#### INPUT DATA
— Start —

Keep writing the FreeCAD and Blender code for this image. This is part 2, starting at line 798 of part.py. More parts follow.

— End —
— Start —

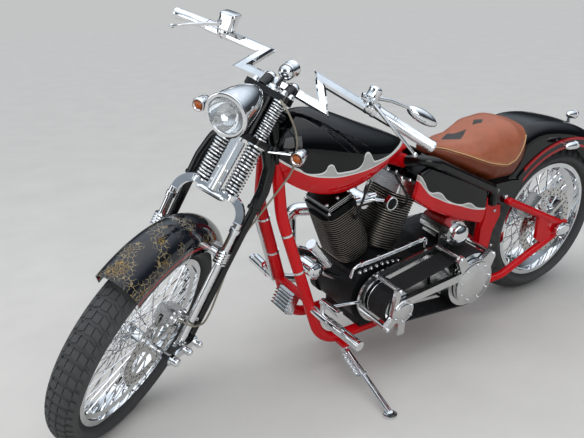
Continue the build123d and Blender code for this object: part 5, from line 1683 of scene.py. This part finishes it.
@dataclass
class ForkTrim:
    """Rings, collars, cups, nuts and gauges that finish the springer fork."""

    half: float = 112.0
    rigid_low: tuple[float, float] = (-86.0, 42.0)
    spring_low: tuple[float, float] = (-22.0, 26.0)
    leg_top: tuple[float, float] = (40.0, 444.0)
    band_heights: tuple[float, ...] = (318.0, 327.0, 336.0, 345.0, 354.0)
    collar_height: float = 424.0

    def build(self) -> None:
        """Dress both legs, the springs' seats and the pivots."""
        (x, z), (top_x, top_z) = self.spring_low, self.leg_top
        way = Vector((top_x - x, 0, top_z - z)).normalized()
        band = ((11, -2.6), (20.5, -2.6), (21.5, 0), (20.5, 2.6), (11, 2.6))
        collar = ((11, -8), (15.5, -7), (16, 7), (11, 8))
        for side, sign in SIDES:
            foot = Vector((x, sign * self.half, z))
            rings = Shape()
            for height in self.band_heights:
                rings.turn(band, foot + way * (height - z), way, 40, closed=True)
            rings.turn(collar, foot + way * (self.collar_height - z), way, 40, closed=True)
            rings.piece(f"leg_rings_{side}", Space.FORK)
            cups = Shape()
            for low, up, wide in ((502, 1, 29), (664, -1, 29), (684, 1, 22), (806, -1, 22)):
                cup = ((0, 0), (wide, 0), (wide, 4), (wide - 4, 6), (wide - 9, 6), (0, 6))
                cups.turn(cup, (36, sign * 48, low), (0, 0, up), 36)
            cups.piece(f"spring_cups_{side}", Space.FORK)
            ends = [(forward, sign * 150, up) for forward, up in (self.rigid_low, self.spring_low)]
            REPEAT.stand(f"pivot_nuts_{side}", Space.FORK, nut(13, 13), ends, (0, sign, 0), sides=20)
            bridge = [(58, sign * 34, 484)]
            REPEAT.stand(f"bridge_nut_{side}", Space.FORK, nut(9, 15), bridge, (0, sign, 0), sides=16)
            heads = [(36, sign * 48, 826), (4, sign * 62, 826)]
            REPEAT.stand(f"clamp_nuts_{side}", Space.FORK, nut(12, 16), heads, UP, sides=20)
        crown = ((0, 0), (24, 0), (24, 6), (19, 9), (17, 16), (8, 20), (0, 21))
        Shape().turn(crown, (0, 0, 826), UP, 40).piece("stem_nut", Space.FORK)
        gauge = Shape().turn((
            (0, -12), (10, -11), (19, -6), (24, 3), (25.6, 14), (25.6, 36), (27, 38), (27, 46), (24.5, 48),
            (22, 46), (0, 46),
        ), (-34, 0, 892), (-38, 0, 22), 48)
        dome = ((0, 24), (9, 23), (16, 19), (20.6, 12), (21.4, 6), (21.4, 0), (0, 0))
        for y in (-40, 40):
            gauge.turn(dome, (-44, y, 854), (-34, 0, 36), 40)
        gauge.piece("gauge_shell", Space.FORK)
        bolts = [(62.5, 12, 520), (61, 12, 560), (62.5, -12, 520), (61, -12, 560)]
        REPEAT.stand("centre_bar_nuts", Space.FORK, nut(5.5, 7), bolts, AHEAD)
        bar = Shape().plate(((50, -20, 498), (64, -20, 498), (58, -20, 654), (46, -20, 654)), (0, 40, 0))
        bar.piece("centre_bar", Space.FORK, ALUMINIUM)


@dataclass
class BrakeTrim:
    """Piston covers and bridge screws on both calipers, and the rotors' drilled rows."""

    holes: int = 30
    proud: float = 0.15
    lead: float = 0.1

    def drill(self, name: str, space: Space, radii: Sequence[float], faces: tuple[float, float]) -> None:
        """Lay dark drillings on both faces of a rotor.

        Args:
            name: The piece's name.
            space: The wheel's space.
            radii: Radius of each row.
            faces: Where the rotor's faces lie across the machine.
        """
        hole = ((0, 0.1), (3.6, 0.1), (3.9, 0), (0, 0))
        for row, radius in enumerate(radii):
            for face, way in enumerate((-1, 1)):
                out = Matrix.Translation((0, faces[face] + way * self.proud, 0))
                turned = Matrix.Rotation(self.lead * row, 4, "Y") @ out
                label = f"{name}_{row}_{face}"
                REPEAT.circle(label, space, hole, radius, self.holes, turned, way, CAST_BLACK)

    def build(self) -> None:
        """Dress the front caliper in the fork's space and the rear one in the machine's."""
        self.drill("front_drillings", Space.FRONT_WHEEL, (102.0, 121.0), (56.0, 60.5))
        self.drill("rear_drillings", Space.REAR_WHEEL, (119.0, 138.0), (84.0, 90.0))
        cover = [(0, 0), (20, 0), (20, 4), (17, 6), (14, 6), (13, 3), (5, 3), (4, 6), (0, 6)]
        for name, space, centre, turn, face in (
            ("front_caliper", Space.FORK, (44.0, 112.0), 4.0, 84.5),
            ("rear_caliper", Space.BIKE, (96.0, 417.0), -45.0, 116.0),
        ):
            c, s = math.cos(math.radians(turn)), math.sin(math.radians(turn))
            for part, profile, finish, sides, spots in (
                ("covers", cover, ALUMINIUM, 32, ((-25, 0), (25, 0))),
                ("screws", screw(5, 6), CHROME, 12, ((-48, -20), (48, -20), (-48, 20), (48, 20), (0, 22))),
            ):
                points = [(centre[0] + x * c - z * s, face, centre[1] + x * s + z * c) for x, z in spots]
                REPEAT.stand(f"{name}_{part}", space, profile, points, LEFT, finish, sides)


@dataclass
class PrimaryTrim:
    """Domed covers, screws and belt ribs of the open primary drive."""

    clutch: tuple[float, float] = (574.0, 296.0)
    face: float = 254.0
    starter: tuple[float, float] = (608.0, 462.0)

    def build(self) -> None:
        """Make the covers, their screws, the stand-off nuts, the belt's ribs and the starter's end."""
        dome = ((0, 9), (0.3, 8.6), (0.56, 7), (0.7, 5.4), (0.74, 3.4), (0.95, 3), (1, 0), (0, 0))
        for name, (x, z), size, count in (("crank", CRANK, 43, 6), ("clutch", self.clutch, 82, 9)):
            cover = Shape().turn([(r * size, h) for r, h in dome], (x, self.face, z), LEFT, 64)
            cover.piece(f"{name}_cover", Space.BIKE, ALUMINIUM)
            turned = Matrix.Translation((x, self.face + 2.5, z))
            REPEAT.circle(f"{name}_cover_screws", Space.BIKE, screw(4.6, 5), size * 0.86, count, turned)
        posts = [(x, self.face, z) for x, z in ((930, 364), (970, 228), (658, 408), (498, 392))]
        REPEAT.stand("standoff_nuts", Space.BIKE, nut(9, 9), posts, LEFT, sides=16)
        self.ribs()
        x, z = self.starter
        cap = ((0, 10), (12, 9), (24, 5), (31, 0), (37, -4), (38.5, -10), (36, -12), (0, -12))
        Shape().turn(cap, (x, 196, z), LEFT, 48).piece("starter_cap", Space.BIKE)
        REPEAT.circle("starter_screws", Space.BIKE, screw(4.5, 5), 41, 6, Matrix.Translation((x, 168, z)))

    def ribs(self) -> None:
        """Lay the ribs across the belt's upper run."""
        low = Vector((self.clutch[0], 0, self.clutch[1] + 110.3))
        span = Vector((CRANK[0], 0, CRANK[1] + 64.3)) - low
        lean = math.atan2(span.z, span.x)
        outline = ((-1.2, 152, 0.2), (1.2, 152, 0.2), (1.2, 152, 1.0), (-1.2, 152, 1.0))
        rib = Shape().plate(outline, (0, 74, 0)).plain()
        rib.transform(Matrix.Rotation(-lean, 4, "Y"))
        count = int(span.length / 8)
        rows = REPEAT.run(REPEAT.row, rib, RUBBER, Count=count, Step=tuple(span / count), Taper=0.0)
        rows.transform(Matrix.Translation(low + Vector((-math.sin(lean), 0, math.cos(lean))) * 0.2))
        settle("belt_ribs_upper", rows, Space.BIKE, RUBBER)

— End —

#### TASK TO CARRY OUT
Only the lines running from the line with "Continue the build123d" through the line with "collars, cups, nuts" should be repeated, exactly and with both ends kept.

#### SOLUTION
Continue the build123d and Blender code for this object: part 5, from line 1683 of scene.py. This part finishes it.
@dataclass
class ForkTrim:
    """Rings, collars, cups, nuts and gauges that finish the springer fork."""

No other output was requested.